/---

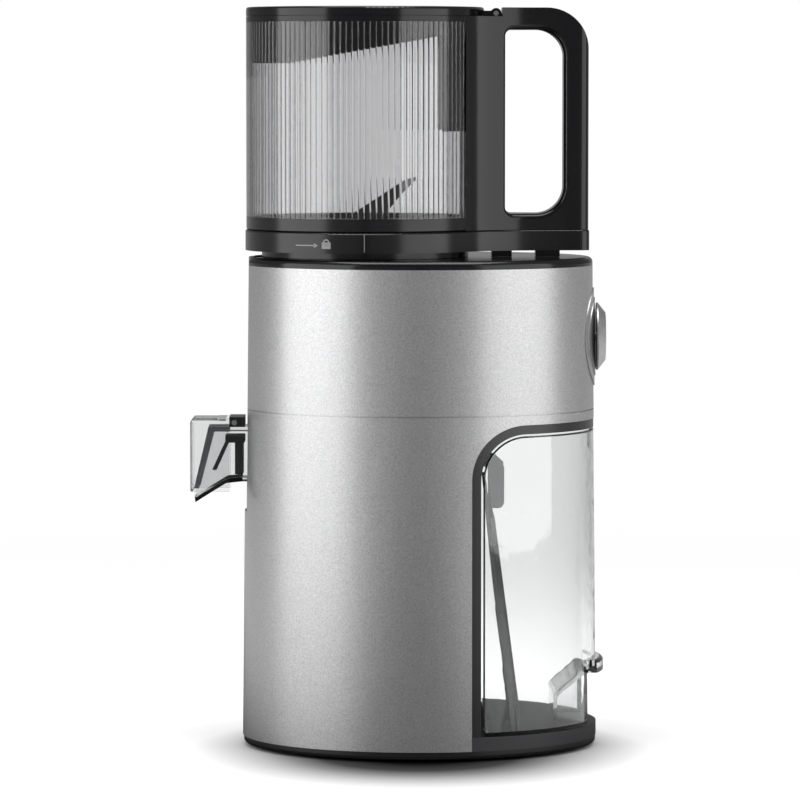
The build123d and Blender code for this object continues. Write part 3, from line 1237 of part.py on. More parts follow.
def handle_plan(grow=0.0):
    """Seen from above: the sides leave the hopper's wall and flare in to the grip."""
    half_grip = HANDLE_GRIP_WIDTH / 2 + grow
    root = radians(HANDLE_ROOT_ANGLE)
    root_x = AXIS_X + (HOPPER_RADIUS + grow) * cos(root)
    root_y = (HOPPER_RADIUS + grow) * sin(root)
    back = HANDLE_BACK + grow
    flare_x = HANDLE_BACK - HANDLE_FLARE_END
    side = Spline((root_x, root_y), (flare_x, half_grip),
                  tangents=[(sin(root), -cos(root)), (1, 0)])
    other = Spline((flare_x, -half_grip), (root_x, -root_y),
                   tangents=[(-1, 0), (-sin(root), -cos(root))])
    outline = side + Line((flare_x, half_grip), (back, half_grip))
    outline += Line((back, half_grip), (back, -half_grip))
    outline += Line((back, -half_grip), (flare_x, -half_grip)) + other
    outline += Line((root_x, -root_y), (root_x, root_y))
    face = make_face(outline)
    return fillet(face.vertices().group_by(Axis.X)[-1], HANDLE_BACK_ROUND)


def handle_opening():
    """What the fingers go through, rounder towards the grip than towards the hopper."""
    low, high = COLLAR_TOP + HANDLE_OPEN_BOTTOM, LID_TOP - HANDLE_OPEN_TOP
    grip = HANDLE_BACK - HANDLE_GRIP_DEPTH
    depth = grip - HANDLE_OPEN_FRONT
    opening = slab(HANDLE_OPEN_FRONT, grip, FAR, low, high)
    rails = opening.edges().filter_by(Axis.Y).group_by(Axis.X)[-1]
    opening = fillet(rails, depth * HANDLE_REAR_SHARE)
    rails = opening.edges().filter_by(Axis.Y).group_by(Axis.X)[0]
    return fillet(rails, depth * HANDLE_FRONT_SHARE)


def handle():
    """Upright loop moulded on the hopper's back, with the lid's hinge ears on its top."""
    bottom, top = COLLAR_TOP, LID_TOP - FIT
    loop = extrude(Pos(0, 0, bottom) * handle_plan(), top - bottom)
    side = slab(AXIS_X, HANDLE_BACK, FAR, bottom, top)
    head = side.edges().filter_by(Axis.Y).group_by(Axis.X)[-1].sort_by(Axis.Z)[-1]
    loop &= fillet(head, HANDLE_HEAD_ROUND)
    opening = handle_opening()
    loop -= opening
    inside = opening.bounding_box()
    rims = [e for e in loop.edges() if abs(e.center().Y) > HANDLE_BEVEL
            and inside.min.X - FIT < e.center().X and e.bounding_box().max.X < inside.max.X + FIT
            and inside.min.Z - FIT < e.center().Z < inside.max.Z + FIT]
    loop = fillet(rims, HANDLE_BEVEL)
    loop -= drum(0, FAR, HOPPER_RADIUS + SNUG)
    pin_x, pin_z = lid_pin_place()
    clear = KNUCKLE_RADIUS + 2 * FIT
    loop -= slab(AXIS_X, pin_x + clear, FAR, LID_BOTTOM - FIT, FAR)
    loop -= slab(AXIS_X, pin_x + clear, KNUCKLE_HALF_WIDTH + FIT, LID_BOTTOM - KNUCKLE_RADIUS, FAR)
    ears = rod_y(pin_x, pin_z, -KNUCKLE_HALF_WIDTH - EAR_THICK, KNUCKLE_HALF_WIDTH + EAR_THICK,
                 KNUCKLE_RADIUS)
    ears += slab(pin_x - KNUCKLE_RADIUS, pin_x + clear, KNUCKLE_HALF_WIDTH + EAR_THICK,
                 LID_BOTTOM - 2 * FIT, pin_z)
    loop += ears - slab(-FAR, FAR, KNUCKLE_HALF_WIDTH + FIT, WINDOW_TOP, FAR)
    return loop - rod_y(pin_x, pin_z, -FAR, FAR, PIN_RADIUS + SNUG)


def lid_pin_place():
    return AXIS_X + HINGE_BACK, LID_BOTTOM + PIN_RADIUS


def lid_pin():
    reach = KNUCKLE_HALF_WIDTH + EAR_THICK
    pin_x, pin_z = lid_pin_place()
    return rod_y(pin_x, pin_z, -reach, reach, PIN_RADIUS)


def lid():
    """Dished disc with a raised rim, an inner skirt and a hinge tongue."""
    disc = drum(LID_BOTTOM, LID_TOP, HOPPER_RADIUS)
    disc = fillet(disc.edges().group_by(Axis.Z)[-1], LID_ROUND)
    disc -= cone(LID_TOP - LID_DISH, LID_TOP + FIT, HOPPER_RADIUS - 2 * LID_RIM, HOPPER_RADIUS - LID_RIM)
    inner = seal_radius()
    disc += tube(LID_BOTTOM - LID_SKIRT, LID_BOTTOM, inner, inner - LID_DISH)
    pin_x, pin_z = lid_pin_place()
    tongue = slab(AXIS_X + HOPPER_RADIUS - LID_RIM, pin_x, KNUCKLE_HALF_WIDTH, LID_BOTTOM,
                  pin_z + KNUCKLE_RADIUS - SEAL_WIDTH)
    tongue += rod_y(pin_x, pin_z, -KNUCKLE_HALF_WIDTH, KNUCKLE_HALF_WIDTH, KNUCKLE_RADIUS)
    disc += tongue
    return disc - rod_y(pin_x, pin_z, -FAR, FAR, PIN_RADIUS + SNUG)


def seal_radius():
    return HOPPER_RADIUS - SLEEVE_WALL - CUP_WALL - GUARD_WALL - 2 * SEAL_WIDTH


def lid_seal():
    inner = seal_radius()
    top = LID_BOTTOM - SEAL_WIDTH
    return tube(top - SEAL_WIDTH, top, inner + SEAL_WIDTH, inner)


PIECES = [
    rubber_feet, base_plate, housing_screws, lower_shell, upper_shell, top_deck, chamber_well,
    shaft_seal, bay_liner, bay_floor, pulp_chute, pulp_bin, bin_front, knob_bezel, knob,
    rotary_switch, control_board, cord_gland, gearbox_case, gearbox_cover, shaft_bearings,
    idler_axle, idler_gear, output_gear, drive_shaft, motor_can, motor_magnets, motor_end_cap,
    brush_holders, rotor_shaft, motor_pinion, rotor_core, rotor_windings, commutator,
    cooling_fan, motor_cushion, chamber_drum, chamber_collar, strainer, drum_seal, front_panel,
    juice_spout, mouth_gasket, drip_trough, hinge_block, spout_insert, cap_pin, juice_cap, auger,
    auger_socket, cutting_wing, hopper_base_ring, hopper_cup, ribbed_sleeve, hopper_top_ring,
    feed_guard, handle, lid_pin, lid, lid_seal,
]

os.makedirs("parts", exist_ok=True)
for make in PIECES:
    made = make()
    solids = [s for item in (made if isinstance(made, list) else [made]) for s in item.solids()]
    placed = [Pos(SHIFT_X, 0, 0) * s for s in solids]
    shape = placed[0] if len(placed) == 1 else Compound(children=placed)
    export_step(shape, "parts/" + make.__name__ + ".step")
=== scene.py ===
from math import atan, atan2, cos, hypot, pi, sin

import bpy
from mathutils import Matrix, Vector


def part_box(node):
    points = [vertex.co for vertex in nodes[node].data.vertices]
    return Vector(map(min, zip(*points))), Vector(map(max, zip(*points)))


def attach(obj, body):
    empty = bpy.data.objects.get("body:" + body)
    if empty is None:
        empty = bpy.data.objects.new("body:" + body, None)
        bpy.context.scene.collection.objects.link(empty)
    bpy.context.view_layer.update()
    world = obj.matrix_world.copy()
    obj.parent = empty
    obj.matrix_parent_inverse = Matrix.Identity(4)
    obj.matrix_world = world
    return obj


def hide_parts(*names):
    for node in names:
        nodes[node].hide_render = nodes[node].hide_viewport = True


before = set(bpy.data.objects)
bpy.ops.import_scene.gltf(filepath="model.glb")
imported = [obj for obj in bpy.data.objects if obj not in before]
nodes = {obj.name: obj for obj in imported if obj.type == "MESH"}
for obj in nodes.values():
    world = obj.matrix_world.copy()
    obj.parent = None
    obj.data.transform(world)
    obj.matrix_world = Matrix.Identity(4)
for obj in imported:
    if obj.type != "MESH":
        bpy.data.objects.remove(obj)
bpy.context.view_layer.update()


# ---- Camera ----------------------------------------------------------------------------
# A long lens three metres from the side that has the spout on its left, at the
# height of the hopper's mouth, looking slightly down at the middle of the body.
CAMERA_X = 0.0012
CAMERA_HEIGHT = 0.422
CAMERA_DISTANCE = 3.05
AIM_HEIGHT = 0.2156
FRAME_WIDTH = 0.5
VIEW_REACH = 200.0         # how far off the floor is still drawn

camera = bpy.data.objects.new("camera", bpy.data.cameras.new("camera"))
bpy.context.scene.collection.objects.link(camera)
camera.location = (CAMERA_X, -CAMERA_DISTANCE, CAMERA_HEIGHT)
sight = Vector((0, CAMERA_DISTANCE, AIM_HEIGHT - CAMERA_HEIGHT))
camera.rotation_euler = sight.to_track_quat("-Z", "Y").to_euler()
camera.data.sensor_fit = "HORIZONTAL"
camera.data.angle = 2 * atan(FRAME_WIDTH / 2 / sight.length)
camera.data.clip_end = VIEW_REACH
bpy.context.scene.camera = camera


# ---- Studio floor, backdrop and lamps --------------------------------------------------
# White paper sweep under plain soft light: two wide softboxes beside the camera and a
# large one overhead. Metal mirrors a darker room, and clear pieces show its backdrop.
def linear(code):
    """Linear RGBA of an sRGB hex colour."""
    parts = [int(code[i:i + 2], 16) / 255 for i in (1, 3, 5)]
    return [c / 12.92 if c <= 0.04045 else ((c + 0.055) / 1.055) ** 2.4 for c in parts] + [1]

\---

Set exercise:
The first line to be transcribed is the one containing "obj.matrix_world = world", and the last is the one containing "imported = [obj". Transcribe exactly those lines and nothing else.

Result of the task:
    obj.matrix_world = world
    return obj


def hide_parts(*names):
    for node in names:
        nodes[node].hide_render = nodes[node].hide_viewport = True


before = set(bpy.data.objects)
bpy.ops.import_scene.gltf(filepath="model.glb")
imported = [obj for obj in bpy.data.objects if obj not in before]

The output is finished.